Beyond Ukraine, the defence implications of Washington signalling a reduced commitment to Nato are immense. Europeans need to confront the reality that their continent is at war. The fighting today is in Ukraine but could spread beyond it in the coming years. If Europe is to face the threat Putin represents alone it will need to start putting flesh on the bones of a European pillar in Nato. An EU-UK defence agreement would also fit into this framework.
Propping up liberal democracy and multilateralism is just as important. The EU should strengthen its rule of law conditions (not weaken them as it has done to win over Victor Orbán’s Hungary).

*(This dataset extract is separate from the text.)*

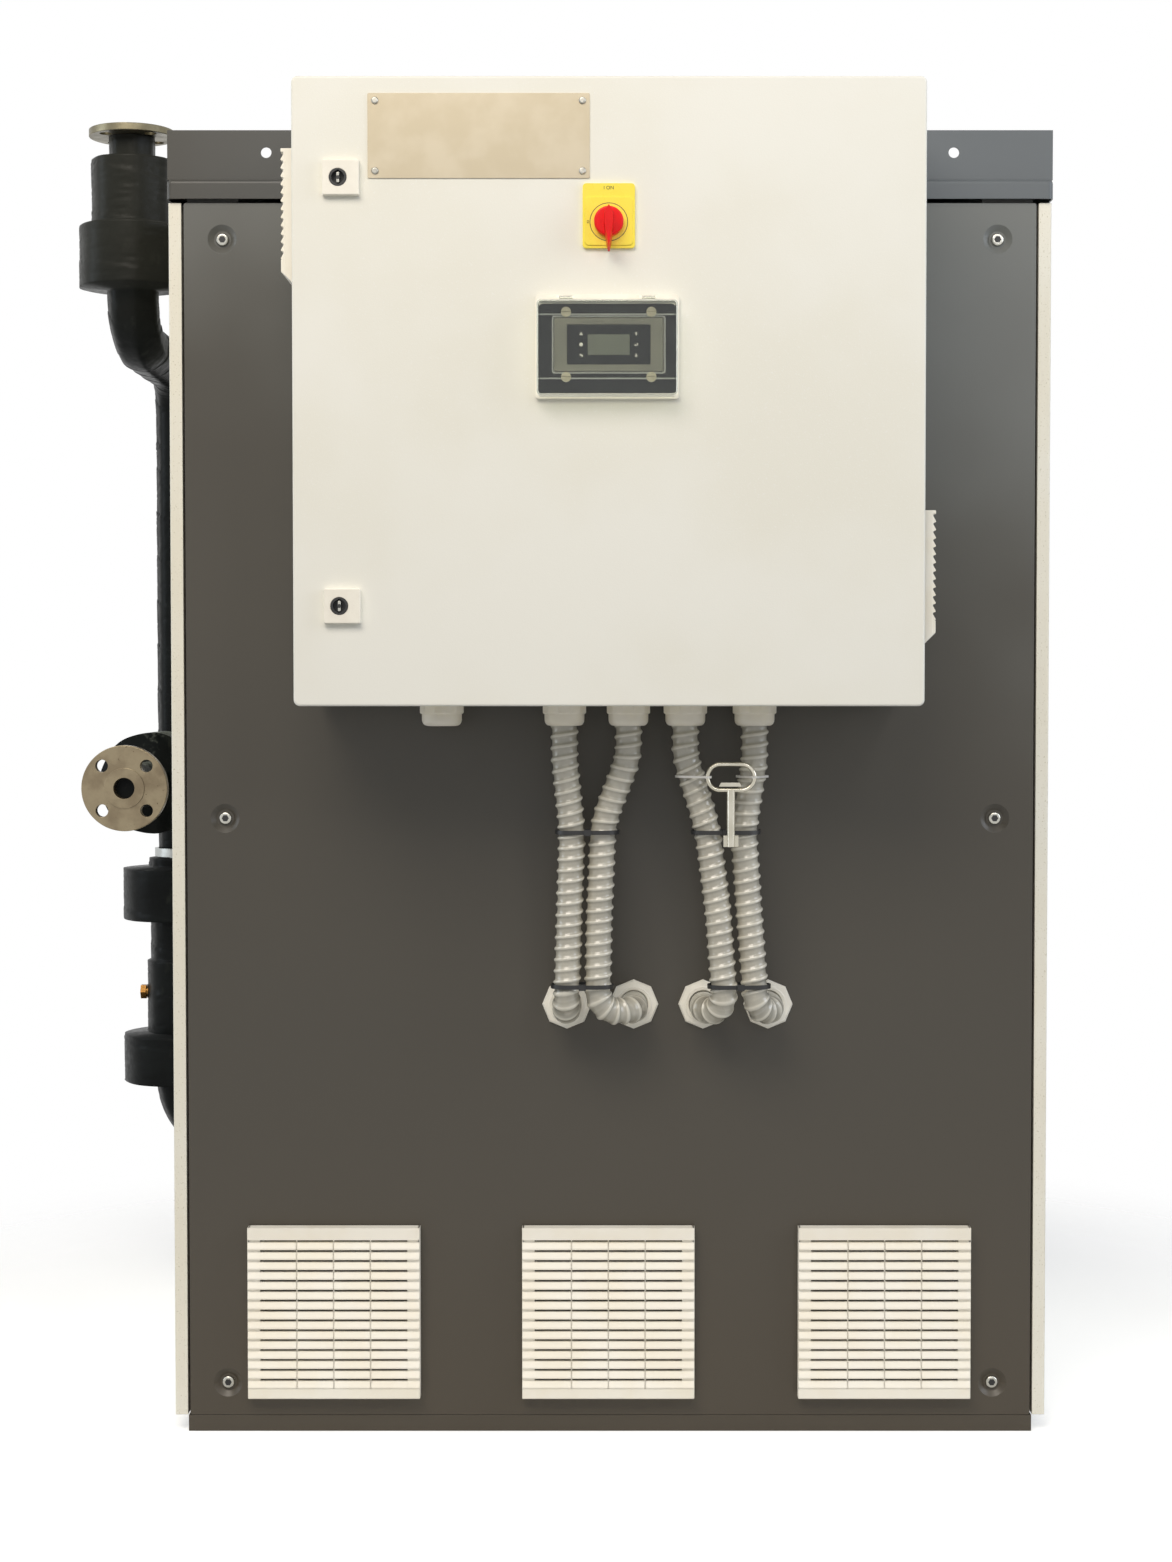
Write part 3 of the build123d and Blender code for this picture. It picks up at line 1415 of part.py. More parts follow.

It should make no discounts on the political conditions that are required of new member states. Unlike during the first Trump presidency, when Europe indulged in the magical thinking that it could work with China to strengthen multilateralism, it must now double down on relationships (both bilateral and multilateral) with like-minded liberal democracies (Japan, South Korea, Australia and Canada) and countries from the global south in Africa, Asia and Latin America. This will be an uphill struggle, given the dramatic weakening of Europe’s credibility in the eyes of much of the world for its complicity with the war in Gaza.
It makes sense for Europe to do all of the above in anticipation of a possible Trump comeback. But it should act regardless. Even worse than doing nothing over the coming year would be scrambling to react in a divided and chaotic manner if the worst fears are realised. That would be seized on by Trump as proof that his bullying works.